## DATA FOR THIS TASK
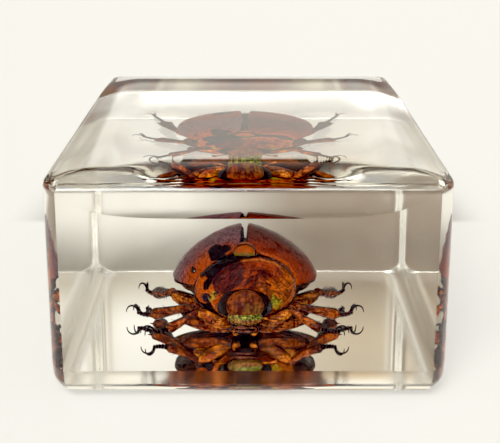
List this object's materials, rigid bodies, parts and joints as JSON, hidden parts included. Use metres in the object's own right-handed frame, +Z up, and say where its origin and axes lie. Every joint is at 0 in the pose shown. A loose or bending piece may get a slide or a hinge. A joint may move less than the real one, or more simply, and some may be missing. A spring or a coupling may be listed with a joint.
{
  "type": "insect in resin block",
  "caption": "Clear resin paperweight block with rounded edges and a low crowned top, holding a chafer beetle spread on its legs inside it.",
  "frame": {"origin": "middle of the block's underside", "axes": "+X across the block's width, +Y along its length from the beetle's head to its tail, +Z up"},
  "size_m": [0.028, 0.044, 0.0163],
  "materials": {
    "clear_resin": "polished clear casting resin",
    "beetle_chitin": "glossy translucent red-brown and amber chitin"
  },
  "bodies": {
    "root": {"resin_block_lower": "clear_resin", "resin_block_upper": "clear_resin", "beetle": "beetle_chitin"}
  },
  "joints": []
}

---

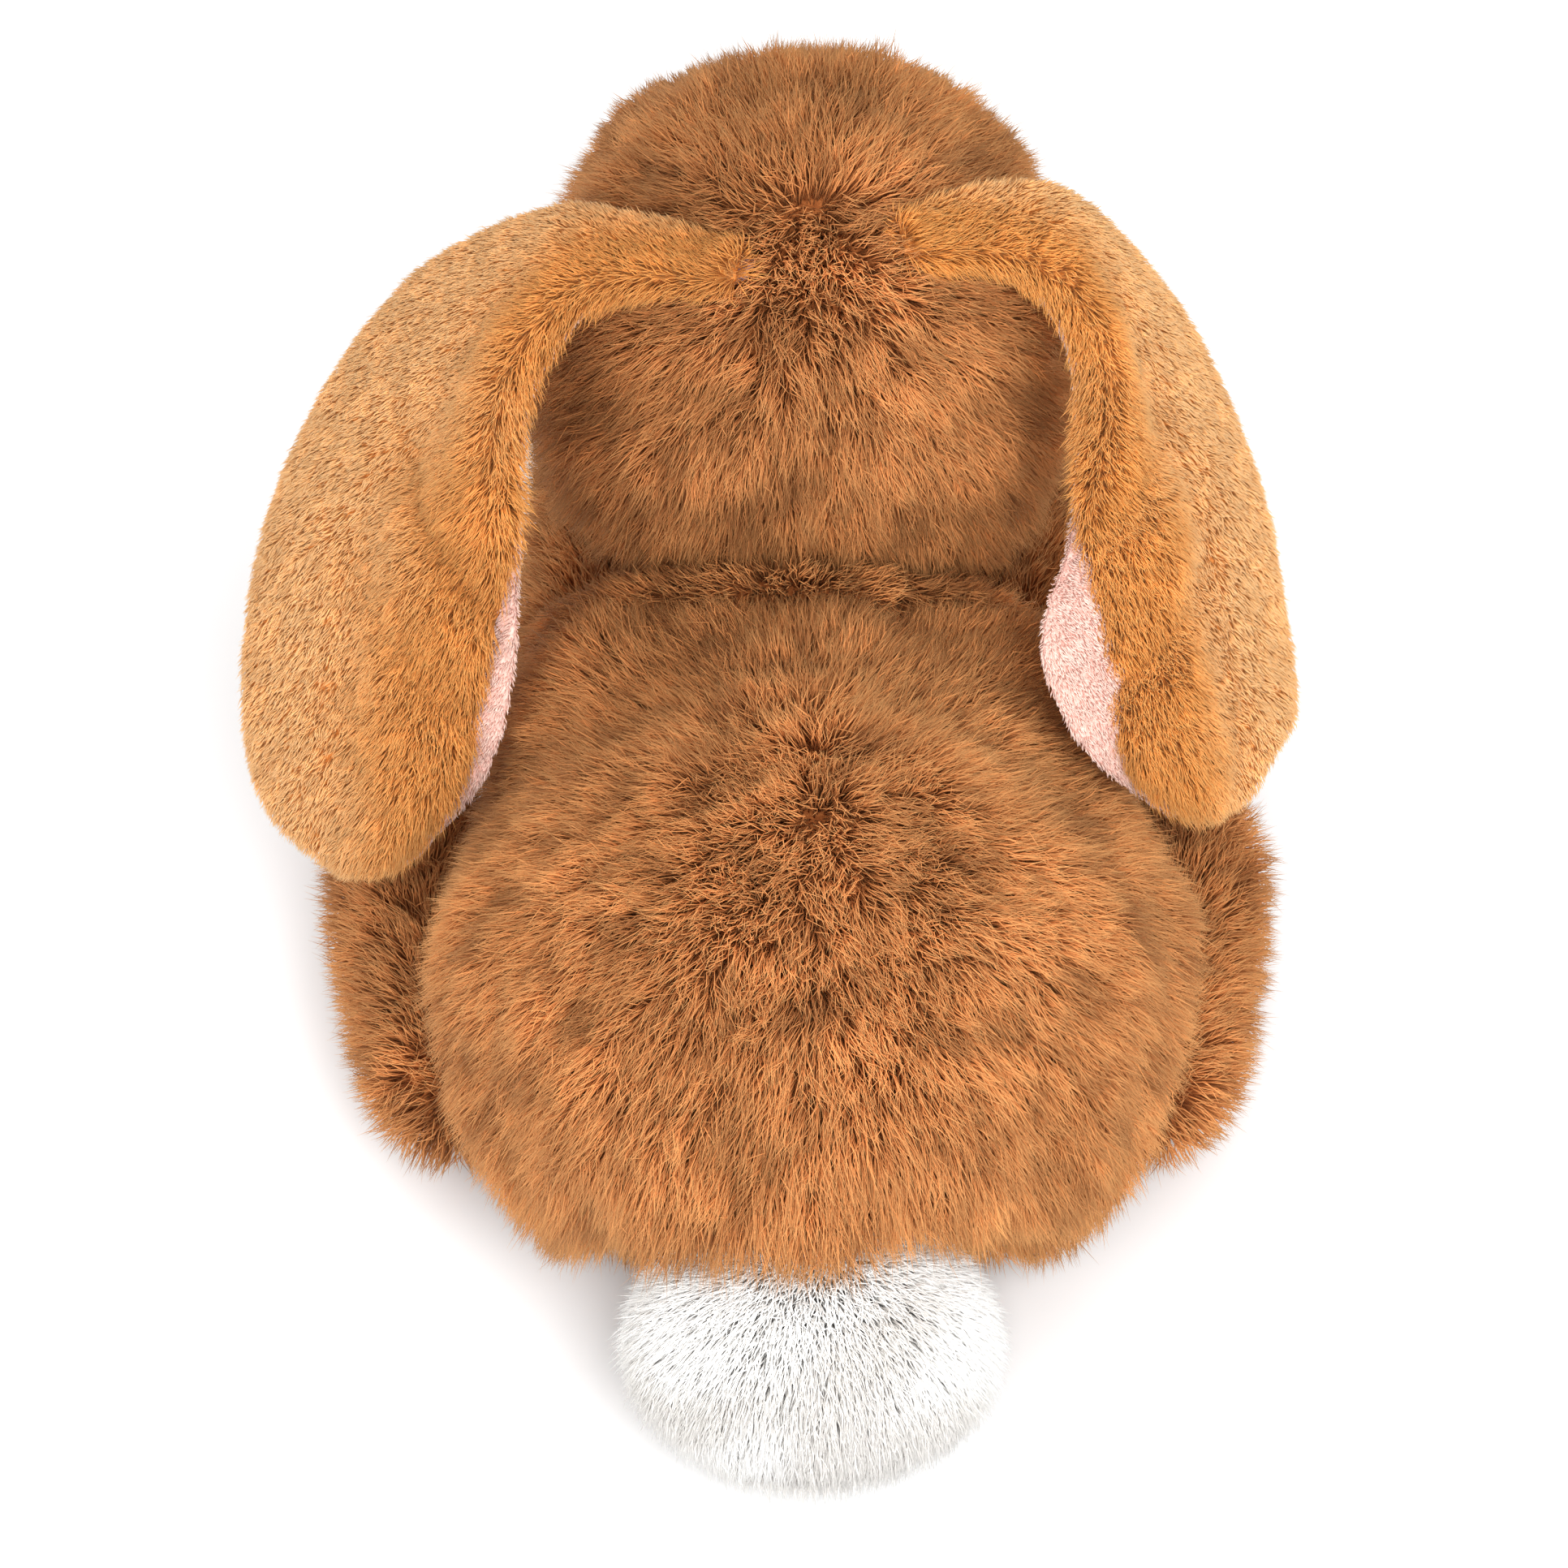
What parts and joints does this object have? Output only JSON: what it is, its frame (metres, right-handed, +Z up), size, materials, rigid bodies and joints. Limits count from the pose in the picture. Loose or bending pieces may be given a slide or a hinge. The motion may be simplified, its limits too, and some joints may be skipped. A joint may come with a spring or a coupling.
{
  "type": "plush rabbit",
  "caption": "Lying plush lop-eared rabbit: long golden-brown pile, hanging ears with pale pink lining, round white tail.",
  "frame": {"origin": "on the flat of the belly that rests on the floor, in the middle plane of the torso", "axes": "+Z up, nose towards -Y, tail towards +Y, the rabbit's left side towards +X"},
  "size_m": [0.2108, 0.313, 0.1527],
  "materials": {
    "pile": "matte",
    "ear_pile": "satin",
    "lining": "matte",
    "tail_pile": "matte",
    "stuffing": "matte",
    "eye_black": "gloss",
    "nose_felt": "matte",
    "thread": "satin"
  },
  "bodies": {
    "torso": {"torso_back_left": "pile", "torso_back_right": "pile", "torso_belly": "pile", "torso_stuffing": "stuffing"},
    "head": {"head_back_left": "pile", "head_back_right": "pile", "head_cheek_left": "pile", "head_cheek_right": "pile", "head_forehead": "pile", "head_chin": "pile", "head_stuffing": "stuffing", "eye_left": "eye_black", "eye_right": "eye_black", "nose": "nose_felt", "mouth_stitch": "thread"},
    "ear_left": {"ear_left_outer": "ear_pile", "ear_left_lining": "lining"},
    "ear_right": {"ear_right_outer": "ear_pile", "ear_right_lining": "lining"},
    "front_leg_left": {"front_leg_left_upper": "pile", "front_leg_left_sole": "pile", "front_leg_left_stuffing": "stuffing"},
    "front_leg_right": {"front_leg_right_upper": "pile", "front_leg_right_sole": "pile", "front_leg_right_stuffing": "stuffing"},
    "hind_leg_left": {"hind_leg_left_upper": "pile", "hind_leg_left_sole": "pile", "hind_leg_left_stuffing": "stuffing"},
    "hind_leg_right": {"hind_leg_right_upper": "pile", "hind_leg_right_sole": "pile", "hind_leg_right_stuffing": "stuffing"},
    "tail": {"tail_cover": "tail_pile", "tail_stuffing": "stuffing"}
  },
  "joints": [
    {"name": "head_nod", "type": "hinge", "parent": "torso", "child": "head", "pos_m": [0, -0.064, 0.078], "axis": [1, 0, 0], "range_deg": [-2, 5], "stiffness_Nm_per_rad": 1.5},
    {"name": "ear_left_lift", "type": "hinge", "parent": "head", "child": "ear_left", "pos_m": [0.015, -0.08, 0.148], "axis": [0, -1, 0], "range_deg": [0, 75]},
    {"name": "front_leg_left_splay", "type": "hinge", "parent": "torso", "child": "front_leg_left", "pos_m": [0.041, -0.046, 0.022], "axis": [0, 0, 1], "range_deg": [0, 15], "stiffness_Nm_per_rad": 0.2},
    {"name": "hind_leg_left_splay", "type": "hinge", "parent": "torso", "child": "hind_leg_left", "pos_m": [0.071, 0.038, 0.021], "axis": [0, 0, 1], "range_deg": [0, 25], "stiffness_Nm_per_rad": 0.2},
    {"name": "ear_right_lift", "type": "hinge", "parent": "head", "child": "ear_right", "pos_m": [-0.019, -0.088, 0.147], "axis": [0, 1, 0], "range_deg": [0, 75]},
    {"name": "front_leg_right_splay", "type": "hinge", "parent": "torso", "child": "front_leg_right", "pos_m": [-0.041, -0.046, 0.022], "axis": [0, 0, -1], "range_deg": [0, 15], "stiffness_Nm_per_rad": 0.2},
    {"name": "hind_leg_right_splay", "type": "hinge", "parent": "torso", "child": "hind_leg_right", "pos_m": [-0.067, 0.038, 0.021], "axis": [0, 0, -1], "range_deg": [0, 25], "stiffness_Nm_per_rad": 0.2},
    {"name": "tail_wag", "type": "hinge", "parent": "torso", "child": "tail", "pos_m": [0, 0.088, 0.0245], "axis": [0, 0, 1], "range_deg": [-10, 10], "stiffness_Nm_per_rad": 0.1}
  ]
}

## THE TASK
Find each line with the string "origin" and copy it out.

## THE SOLUTION
List this object's materials, rigid bodies, parts and joints as JSON, hidden parts included. Use metres in the object's own right-handed frame, +Z up, and say where its origin and axes lie. Every joint is at 0 in the pose shown. A loose or bending piece may get a slide or a hinge. A joint may move less than the real one, or more simply, and some may be missing. A spring or a coupling may be listed with a joint.
  "frame": {"origin": "middle of the block's underside", "axes": "+X across the block's width, +Y along its length from the beetle's head to its tail, +Z up"},
  "frame": {"origin": "on the flat of the belly that rests on the floor, in the middle plane of the torso", "axes": "+Z up, nose towards -Y, tail towards +Y, the rabbit's left side towards +X"},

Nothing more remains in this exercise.